Itallian, French and Irish man discussing sex:

Italian: "When I have a-finished a-makin a-love with my girl-a-friend, I go down and gently tickle the back of her knees. She floatsa 6 inches abova da bed in ecstasy"

Frenchman: "Zaat is nothin, when Ah ave finished makin ze love with ze girlfriend, ah kiss all ze way down ah body and zen ah lick ze soles of her feet with mah tongue and she floats 12 inches above ze bed in ecstacy"

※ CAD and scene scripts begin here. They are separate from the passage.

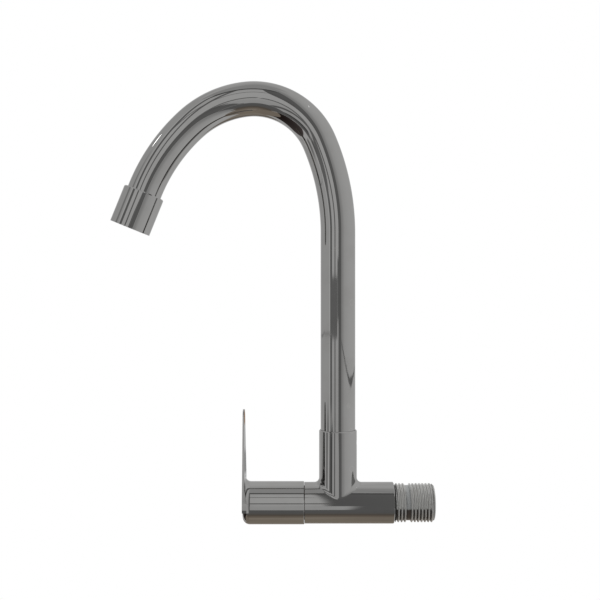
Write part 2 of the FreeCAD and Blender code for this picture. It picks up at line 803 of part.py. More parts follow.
def aerator_cage():
    """The plastic body of the aerator, with a flange on the housing's ledge and a grid as its floor."""
    flange = housing_bore_r - 2 * play
    narrow = cage_bore_r - cage_step
    floor_top = cage_end - cage_floor
    piece = turned([
        (cage_top, cage_bore_r), (cage_top, flange), (ledge_top, flange), (ledge_top, cage_r),
        (cage_end, cage_r), (cage_end, 0), (floor_top, 0), (floor_top, narrow),
        (screen_end, narrow), (screen_end, cage_bore_r)], ORIGIN, AXIS_Z)
    return at_outlet(piece.cut(grid_of_holes(grid_pitch, grid_hole_d, narrow, floor_top, cage_end)))


def aerator_screens():
    """Two fine mesh discs, one on the other, on the step in the cage."""
    radius = cage_bore_r - play
    discs = []
    for k in range(2):
        start = screen_top + k * screen_thickness
        disc = rod(start + press_gap, start + screen_thickness, radius, ORIGIN, AXIS_Z)
        holes = grid_of_holes(mesh_pitch, mesh_hole_d, radius - cage_step, start, start + screen_thickness)
        discs.append(disc.cut(holes))
    return at_outlet(Part.makeCompound(discs))


def diffuser_plate():
    """The perforated plate that splits the water, standing on its rim on the screens."""
    outer = cage_bore_r - play
    rim = outer - diffuser_rim
    start = cage_top + diffuser_drop
    floor = start + diffuser_plate_thickness
    piece = turned([
        (start, 0), (start, outer), (screen_top, outer), (screen_top, rim), (floor, rim), (floor, 0)],
        ORIGIN, AXIS_Z)
    return at_outlet(piece.cut(grid_of_holes(spray_pitch, spray_hole_d, rim, start, floor)))


NODES = [
    tap_body, inlet_nipple, inlet_seal_ring, cartridge_housing, cartridge_gasket, fixed_ceramic_disc,
    seat_seal, hub_guide_ring, spout_lock_screw, spout_wear_ring, lever_handle, spline_insert,
    handle_grub_screw, grub_screw_plug, spindle, spindle_orings, thrust_washer, moving_ceramic_disc,
    spindle_circlip, spout_tube, swivel_bush, swivel_orings, spout_end_ring, aerator_housing,
    aerator_gasket, aerator_cage, diffuser_plate, aerator_screens]

os.makedirs("parts", exist_ok=True)
for node in NODES:
    shape = node()
    shape.exportStep("parts/" + node.__name__ + ".step")
    box = shape.BoundBox
    print(node.__name__, len(shape.Solids), "solids", shape.isValid(), "volume", round(shape.Volume, 1),
          "x", round(box.XMin, 2), round(box.XMax, 2), "z", round(box.ZMin, 2), round(box.ZMax, 2))
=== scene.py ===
# %% [markdown]
# # A wall-mounted sink tap with a swan-neck spout
# The solids of this tap were drawn in millimetres and packed as one model with three bodies: the tap on
# the wall, and the lever and the spout that turn on it. This lesson loads them, gives each piece the finish
# of the real one, rebuilds the two pieces that a rule makes best, and lights the tap like a product photo.
# Lengths here are in metres, +X points at the wall and +Z up.

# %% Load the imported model
from math import cos, pi, radians, sin, tan

import bpy
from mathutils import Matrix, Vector


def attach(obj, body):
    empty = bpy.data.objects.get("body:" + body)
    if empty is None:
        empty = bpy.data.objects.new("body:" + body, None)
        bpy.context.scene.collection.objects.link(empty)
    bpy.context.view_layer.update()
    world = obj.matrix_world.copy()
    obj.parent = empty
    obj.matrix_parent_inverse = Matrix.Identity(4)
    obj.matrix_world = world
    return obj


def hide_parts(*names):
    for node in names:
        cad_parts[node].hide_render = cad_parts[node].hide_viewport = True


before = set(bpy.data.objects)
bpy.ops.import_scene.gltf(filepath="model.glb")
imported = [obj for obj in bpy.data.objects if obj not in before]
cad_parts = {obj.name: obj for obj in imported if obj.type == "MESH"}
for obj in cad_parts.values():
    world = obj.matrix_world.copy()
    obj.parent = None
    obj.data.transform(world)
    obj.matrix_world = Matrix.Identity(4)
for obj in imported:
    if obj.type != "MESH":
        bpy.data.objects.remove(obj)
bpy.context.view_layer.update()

print("solids:", len(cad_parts))


# %% Helper: corners in millimetres
def in_mm(box):
    """The corners of a box in millimetres, to print."""
    return [[round(1000 * value, 2) for value in corner] for corner in box]


# %% [markdown]
# ## The camera
# The photo looks at the tap square from its side, a little above the inlet, so the camera is level and
# stands half a metre away. A short distance matters: it shows the back of the lever on one side and the
# bulging thread on the other. The focal length then follows from how wide the tap is in the picture.


# %% Helper: an object in the scene
def add_object(name, data):
    """Puts a mesh, curve, light or camera in the scene as an object at the origin."""
    made = bpy.data.objects.new(name, data)
    bpy.context.scene.collection.objects.link(made)
    return made


# %% Camera
camera = add_object("photo_camera", bpy.data.cameras.new("photo_camera"))
camera.data.sensor_width = 36
camera.data.lens = 56.22
camera.data.clip_start = 0.01
camera.location = (-0.05205, -0.514, 0.1111)
camera.rotation_euler = (pi / 2, 0, 0)
bpy.context.scene.camera = camera
print("camera stands", round(-camera.location.y, 3), "m in front of the tap")

# %% [markdown]
# ## Helpers for node trees
# Each finish and each rebuilt piece below is a node tree. The trees could be clicked together by hand, but
# a script is easier to read back and gives the same tree every time. These helpers add a node and wire it,
# do arithmetic, and start a group with named sockets.


# %% Helper: one node, wired
def add_node(tree, kind, values=None, **settings):
    """Adds a node. Values maps an input's name or number to a value or to another node's output."""
    node = tree.nodes.new(kind)
    for name, setting in settings.items():
        setattr(node, name, setting)
    for key, value in (values or {}).items():
        if isinstance(value, bpy.types.NodeSocket):
            tree.links.new(value, node.inputs[key])
        else:
            node.inputs[key].default_value = value
    return node


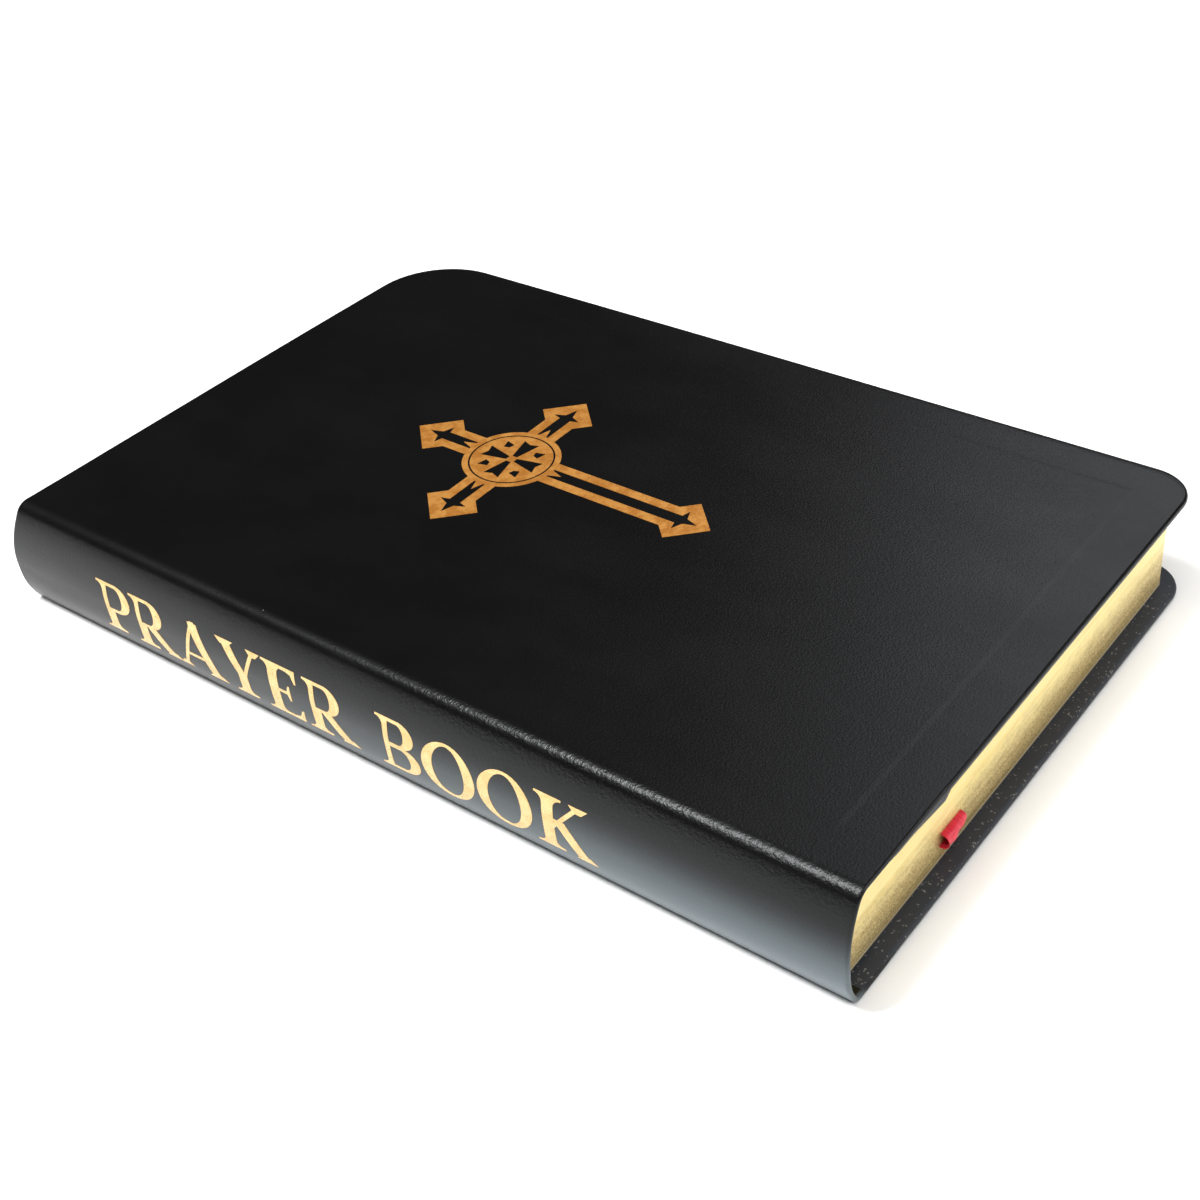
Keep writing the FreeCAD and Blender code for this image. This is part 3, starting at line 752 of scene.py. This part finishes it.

Irishman: "Daht's nottin'. When Oi've finished shaggin'me burd, I get out of da bed, walk over to d'window and wipe me knob on da curtain and she hits da fuckin' roof "


----------



## Kell (May 28, 2002)

And does anyone know hte Roger's Profanisaurus definition of hte aformentionted act?


----------



## racer (Feb 3, 2003)

Kell said:


> And does anyone know hte Roger's Profanisaurus definition of hte aformentionted act?


Kell, the word you are looking for is _zuffle_

zuffle v.

To wipe your cock on the curtain after having sex, usually in a posh bird's house.


----------